HMRC Misleading PSCs Over NIC Allowance

NIC Employment Allowance guidance may not be correct

Position prior to 5th April 2016

From 6th April 2014 most employers have been entitled to claim the Employment Allowance as a reduction in their Class 1 secondary (employers) NIC liability (not against Class 1A or 1B). At the time it was introduced the Employment Allowance was expected to benefit 1.25 million businesses, 98% of which were SMEs with fewer than 250 employees. It was anticipated that the allowance would wipe out the NIC bill of 450,000 small employers and one third of employers would pay no employers NIC at all.

For 2014/15 and 2015/16 the Employment Allowance was worth £2,000, meaning that every business could employ someone on a salary of £22,400 and £22,600 respectively without attracting employers NIC.

PSCs within IR35 could claim the allowance only against secondary NIC due on actual payment of earnings. The NIC due in respect of the 5th April deemed payment is not covered by the allowance.  

In the summer Budget 2015 it was announced that the allowance would increase to £3,000 but at the same time would be withdrawn for one employee (or director) companies. Clearly this affects the majority of PSCs.  

Changes from 6th April 2016

HMRC have updated their guidance to reflect the changes for single director companies. From 6 April 2016, limited companies, where the director is the only employee paid earnings above the secondary threshold for Class 1 NIC, will no longer be able to claim the Employment Allowance. This is the only stipulation laid down by the amendment to the National Insurance Contributions Act 2014 which states:

A body corporate (C) cannot qualify for an Employment Allowance for a tax year if:

  1. all the payments of earnings in relation to which C is the secondary contributor in that year are paid to, or for the benefit of, the same employed earner, and
  2. when each of those payments is made, that employed earner is a director of C.

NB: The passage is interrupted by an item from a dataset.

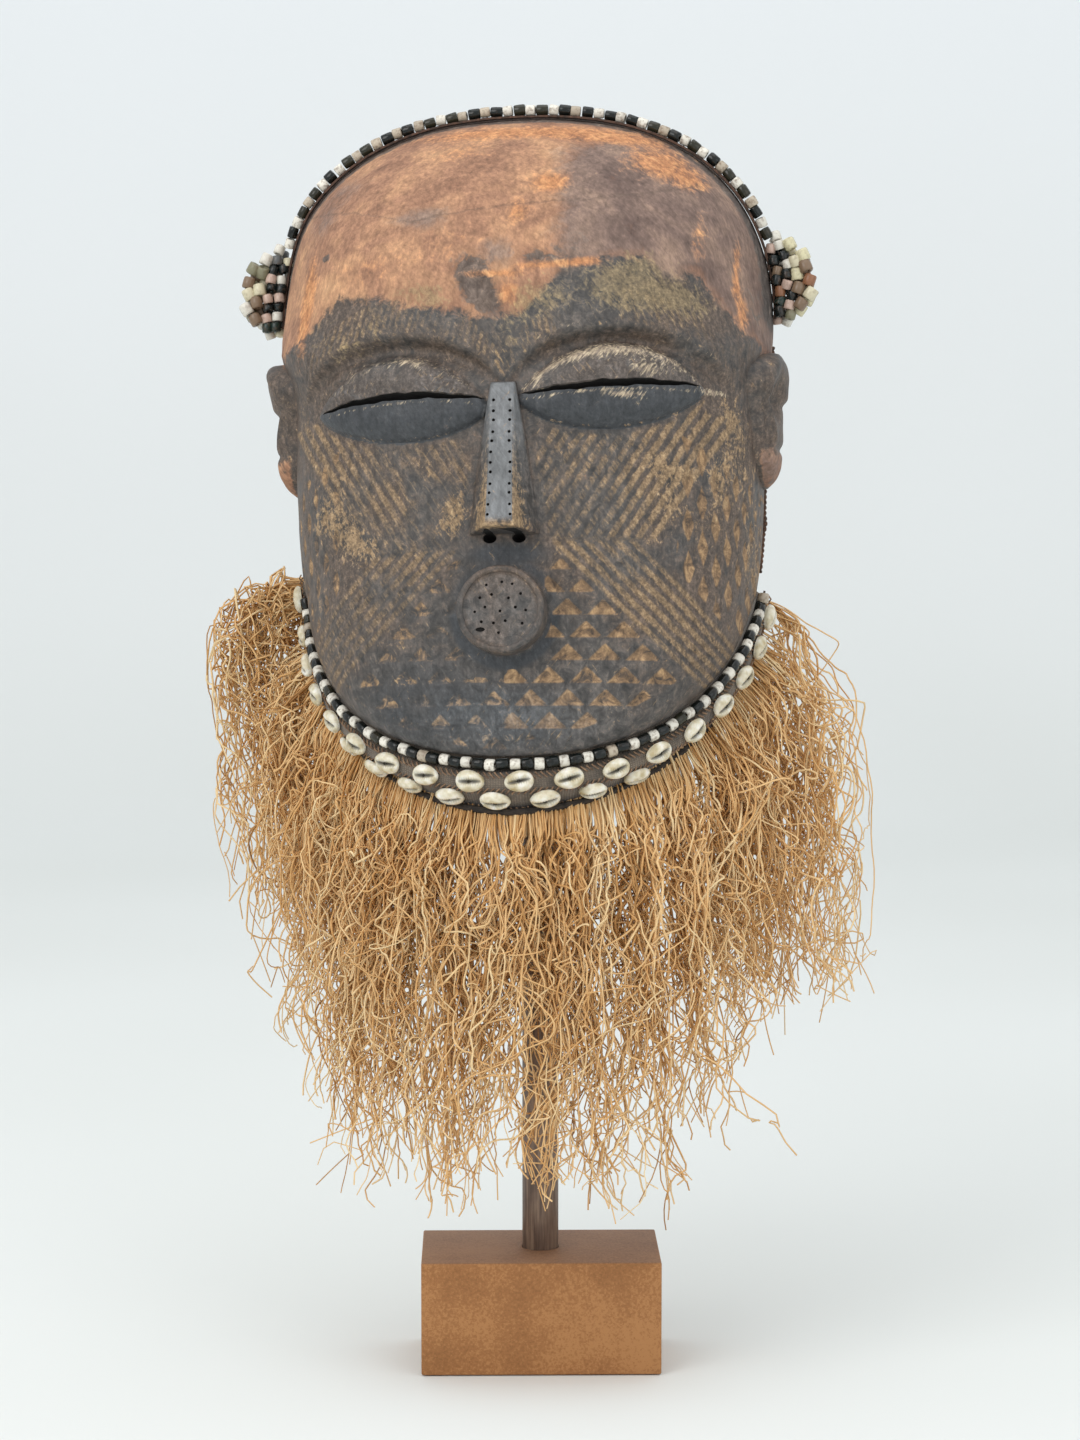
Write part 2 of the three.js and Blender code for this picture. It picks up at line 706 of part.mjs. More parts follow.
function beardRing(column, alpha) {
  const { columns, rows, top, thickness } = BEARD;
  const across = 2 * column / columns - 1;
  const outward = mix(BEARD.rootInFront, BEARD.rootAtEnds, smooth(Math.abs(across), 0, 0.6));
  const root = collarPlace(alpha, outward, BEARD.rootForward).place.applyMatrix4(toPart);
  const facing = degrees(BEARD.spread * across - POSE.turn);
  const out = new THREE.Vector3(Math.sin(facing), -Math.cos(facing), 0);
  const flank = across < 0 ? BEARD_LEFT : BEARD_RIGHT;
  const aside = Math.abs(across);
  const end = smooth(aside, 0.7, 1);
  const rise = end * flank.rise;
  const puff = mix(BEARD.frontPuff, flank.puff, aside ** flank.puffPower);
  const ragged = 6 * Math.sin(12 * across) + 4 * Math.sin(29 * across);
  const foot = mix(BEARD.footHeight, flank.foot, aside ** 2);
  const fall = root.z + rise - foot + ragged;
  const lock = 1 + BEARD.lock * Math.cos(Math.PI * column);
  const taper = mix(0.2, 1, smooth(1 - aside, 0, 0.1));
  const place = (down, side) => {
    const body = Math.sqrt(Math.sin(Math.PI * 0.9 * down));
    const half = mix(top / 2, thickness / 2 * (1 + end / 3), body) * (side > 0 ? lock : 1) * taper;
    const flare = puff * (1 - (1 - down) ** flank.quickness) + end * flank.bulge * bell((down - 0.2) / 0.2);
    const away = BEARD.clear * (1 + 1.8 * end) + flare + side * half;
    const spot = root.clone().addScaledVector(out, away);
    spot.z += rise - fall * down;
    return spot;
  };
  const ring = [];
  for (let row = 0; row <= rows; row += 1) ring.push(place(row / rows, 1));
  for (let row = rows; row >= 0; row -= 1) ring.push(place(row / rows, -1));
  return ring;
}

function raffiaBeard(from, to) {
  const rings = [];
  for (let column = 0; column <= BEARD.columns; column += 1) {
    rings.push(beardRing(column, mix(from, to, column / BEARD.columns)));
  }
  return loft(rings);
}

// The stand

function baseBlock() {
  const block = new THREE.BoxGeometry(BLOCK.width, BLOCK.depth, BLOCK.height);
  block.translate(0, 0, BLOCK.height / 2);
  const radius = ROD.radius + GAP;
  const socket = new THREE.CylinderGeometry(radius, radius, 2 * ROD.socketDepth, ROD.sides);
  socket.rotateX(Math.PI / 2);
  socket.translate(0, 0, BLOCK.height);
  return toGeometry(toManifold(block).subtract(toManifold(socket)));
}

// The rod's top is cut to the slope of the shell's inside, which rests on it.
function standRod() {
  const ceiling = new THREE.Mesh(liningGeometry().applyMatrix4(toPart));
  ceiling.material.side = THREE.DoubleSide;
  const caster = new THREE.Raycaster();
  const up = new THREE.Vector3(0, 0, 1);
  const heightAt = (x, y) => {
    caster.set(new THREE.Vector3(x, y, 2 * BLOCK.height), up);
    return caster.intersectObject(ceiling)[0].point.z;
  };
  const spokes = [];
  for (let k = 0; k < ROD.sides; k += 1) {
    const angle = 2 * Math.PI * k / ROD.sides;
    spokes.push([ROD.radius * Math.cos(angle), ROD.radius * Math.sin(angle)]);
  }
  const slopeX = (heightAt(ROD.radius, 0) - heightAt(-ROD.radius, 0)) / (2 * ROD.radius);
  const slopeY = (heightAt(0, ROD.radius) - heightAt(0, -ROD.radius)) / (2 * ROD.radius);
  const plane = ([x, y]) => slopeX * x + slopeY * y;
  const top = Math.min(...spokes.map(([x, y]) => heightAt(x, y) - plane([x, y]))) - GAP;
  const foot = BLOCK.height - ROD.socketDepth + GAP;
  return loft([
    spokes.map(([x, y]) => new THREE.Vector3(x, y, foot)),
    spokes.map(([x, y]) => new THREE.Vector3(x, y, top + plane([x, y]))),
  ]);
}

// Assembly

// The edge's directions where its trim starts and ends, from the viewer's right over the crown.
const CROWN_RUN = [degrees(41), degrees(139)];
const JAW_RUN = [degrees(213), degrees(327)];
const COLLAR_RUN = [degrees(208), degrees(327)];

maskFrame.add(piece('mask_shell', maskShell(), COLOURS.wood, 0.6));
maskFrame.add(piece('crown_binding', crownBinding(...CROWN_RUN), COLOURS.binding));
maskFrame.add(piece('crown_bead_string', beadString(...CROWN_RUN, BEAD.edgeOffset, 1), COLOURS.bead, 0.3));
maskFrame.add(piece('chin_bead_string', beadString(...JAW_RUN, BEAD.chinOffset, 0), COLOURS.bead, 0.3));
maskFrame.add(piece('left_bead_rosette', beadRosette(-1), COLOURS.cream, 0.4));
maskFrame.add(piece('right_bead_rosette', beadRosette(1), COLOURS.cream, 0.4));
maskFrame.add(piece('left_side_cord', sideCord(-1), COLOURS.binding));
maskFrame.add(piece('right_side_cord', sideCord(1), COLOURS.binding));
maskFrame.add(piece('chin_collar', chinCollar(...COLLAR_RUN), COLOURS.cloth));
maskFrame.add(...cowrieRows(...COLLAR_RUN));

const beadedMask = new THREE.Group();
beadedMask.add(maskFrame);
beadedMask.add(piece('raffia_beard', raffiaBeard(...COLLAR_RUN), COLOURS.raffia));
beadedMask.add(piece('stand_rod', standRod(), COLOURS.rod));
beadedMask.add(piece('base_block', baseBlock(), COLOURS.block));

export default beadedMask;
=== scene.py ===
# The looks of a beaded mask on its stand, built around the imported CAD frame.
# Sizes are millimetres in the mask's own frame: x to the viewer's right, y back, z up from the
# chin's edge. place() turns them into metres in the part's frame.
import functools
import itertools
import json
import math

import bmesh
import bpy
import numpy as np
from mathutils import Matrix, Vector

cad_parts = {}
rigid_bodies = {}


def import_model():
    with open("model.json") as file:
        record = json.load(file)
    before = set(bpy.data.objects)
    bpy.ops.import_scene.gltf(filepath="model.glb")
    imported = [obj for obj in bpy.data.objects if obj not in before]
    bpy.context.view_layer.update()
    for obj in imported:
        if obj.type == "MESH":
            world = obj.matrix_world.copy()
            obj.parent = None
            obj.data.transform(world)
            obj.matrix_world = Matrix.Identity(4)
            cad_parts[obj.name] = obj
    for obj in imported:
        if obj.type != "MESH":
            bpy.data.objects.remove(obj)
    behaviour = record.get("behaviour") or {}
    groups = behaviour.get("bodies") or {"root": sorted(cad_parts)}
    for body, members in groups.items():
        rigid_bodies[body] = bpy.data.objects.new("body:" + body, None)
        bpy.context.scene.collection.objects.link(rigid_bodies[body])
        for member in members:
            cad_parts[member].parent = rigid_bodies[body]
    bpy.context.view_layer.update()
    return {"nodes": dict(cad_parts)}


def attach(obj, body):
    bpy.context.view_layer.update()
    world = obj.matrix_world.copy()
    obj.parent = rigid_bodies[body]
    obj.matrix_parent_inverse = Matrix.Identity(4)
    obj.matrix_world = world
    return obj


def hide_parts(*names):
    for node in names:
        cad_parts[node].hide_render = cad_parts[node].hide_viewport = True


bl_info = {
    "name": "Beaded mask",
    "version": (1, 0, 0),
    "blender": (4, 5, 0),
    "location": "View3D > Sidebar > Beaded mask",
    "description": "Carves, strings and dresses a wooden face mask on its stand",
    "category": "Object",
}

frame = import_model()

MM = 0.001

# The mask's pose on its rod, as in the CAD
SEAT = np.array([-4.0, 20.0, 289.5])
LEAN, TURN, ROLL = math.radians(9), math.radians(8), math.radians(1.3)
POSE = np.array(
    Matrix.Rotation(-TURN, 3, "Z") @ Matrix.Rotation(-LEAN, 3, "X") @ Matrix.Rotation(-ROLL, 3, "Y")
)

# The face's outline and depth
SHIFT, HALF_WIDTH, WIDEST_AT = -1.4, 124.0, 225.0
CROWN_RISE, CROWN_POWER = 106.0, 2.35
CHIN_DROP, SIDE_POWER, CHIN_POWER = 220.0, 2.15, 4.95
# Below its widest height the face narrows and its middle drifts to the viewer's right.
CHEEK_TAPER, CHEEK_DRIFT, CHEEK_REACH = 0.057, 2.3, 50.0
MIDDLE, DEPTH, DOMING, WALL = 165.0, 103.0, 2.5, 9.0
JAW_DEPTH, JAW_TOP, JAW_POWER = 93.0, 86.0, 0.85
CHEEK_HEIGHT = 120.0
BEAD_OUT = 3.8

# Where the trim starts and ends along the edge, in degrees round the face's middle
CROWN_RUN = np.radians([41, 139])
JAW_RUN = np.radians([213, 327])
COLLAR_RUN = np.radians([208, 327])


# Small maths


def clamp01(x):
    return np.clip(x, 0.0, 1.0)


def mix(a, b, t):
    """The value a share of the way from one to the other."""
    return a + (b - a) * t


def smooth(x, low, high):
    """A smooth step from 0 at the low end to 1 at the high end."""
    t = clamp01((np.asarray(x, float) - low) / (high - low))
    return t * t * (3 - 2 * t)


def bell(x):
    """A bell curve: 1 at 0, and near 0 from 2 on."""
    return np.exp(-np.square(x))


def unit(v):
    """Vectors of length 1."""
    return v / np.linalg.norm(v, axis=-1, keepdims=True)


def circle(radius, count):
    """Points around a circle, as pairs."""
    angles = np.linspace(0, 2 * np.pi, count, endpoint=False)
    return [(radius * math.cos(a), radius * math.sin(a)) for a in angles]


def path_lengths(points):
    """The length of a path up to each of its points."""
    return np.concatenate([[0], np.cumsum(np.linalg.norm(np.diff(points, axis=0), axis=1))])


def place(points):
    """Points of the mask's frame, in millimetres, as metres in the part's frame."""
    return (SEAT + np.asarray(points, float) @ POSE.T) * MM


def mottle(points, size, seed):
    """Smooth noise from -1 to 1, with lumps of the given size."""
    spot = np.asarray(points, float) / size + 17.31 * seed
    cell = np.floor(spot)
    share = spot - cell
    share = share * share * (3 - 2 * share)
    total = np.zeros(len(spot))
    for corner in itertools.product((0, 1), repeat=3):
        key = np.sin((cell + corner) @ np.array([127.1, 311.7, 74.7])) * 43758.5453
        weight = np.prod(np.where(corner, share, 1 - share), axis=-1)
        total += weight * (2 * (key - np.floor(key)) - 1)
    return total


# The face's surface


def outline_level(u, v):
    """Below 1 inside the face's outline in front view, above 1 outside."""
    low = smooth(WIDEST_AT - v, 0, CHEEK_REACH)
    aside = np.abs(u - SHIFT - CHEEK_DRIFT * low) / (HALF_WIDTH * (1 - CHEEK_TAPER * low))
    rise = np.maximum(v - WIDEST_AT, 0) / CROWN_RISE
    drop = np.maximum(WIDEST_AT - v, 0) / CHIN_DROP
    crown = aside**CROWN_POWER + rise**CROWN_POWER
    return np.where(v > WIDEST_AT, crown, aside**SIDE_POWER + drop**CHIN_POWER)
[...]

By statutory definition a secondary contributor is an employer in relation to any payment of earnings regardless of the amount. HMRC, however, have conveniently overlooked this and have added an additional employee test in their guidance which states that where a company’s circumstances change and more than one employee or director earns above the secondary threshold, that company will become eligible for the Employment Allowance for the whole tax year. This includes companies where all employees are directors where both earn above the secondary threshold and the company employs husband and wife directors where both earn above the secondary threshold

According to the Revenue, the decisive factor is that the additional employee(s) must be paid above the secondary threshold (£156 p.w in 2016/17). Directors must be paid above the annual secondary threshold (£8,112 for 2016/17, or pro-rata if the directorship began after the start of the tax year).

This is not what the regulations say and so if a one man/woman PSC wishes to continue claiming the Employment Allowance for this year they would only need to employ another earner at some period in 2016/17 which could be as short as one day or a week.

HMRC have been asked to amend their guidance to actually reflect the regulations that Parliament intended and not their own interpretation of them. It may be worthwhile waiting for these to be published therefore before any contractor rushes off to stake their claim.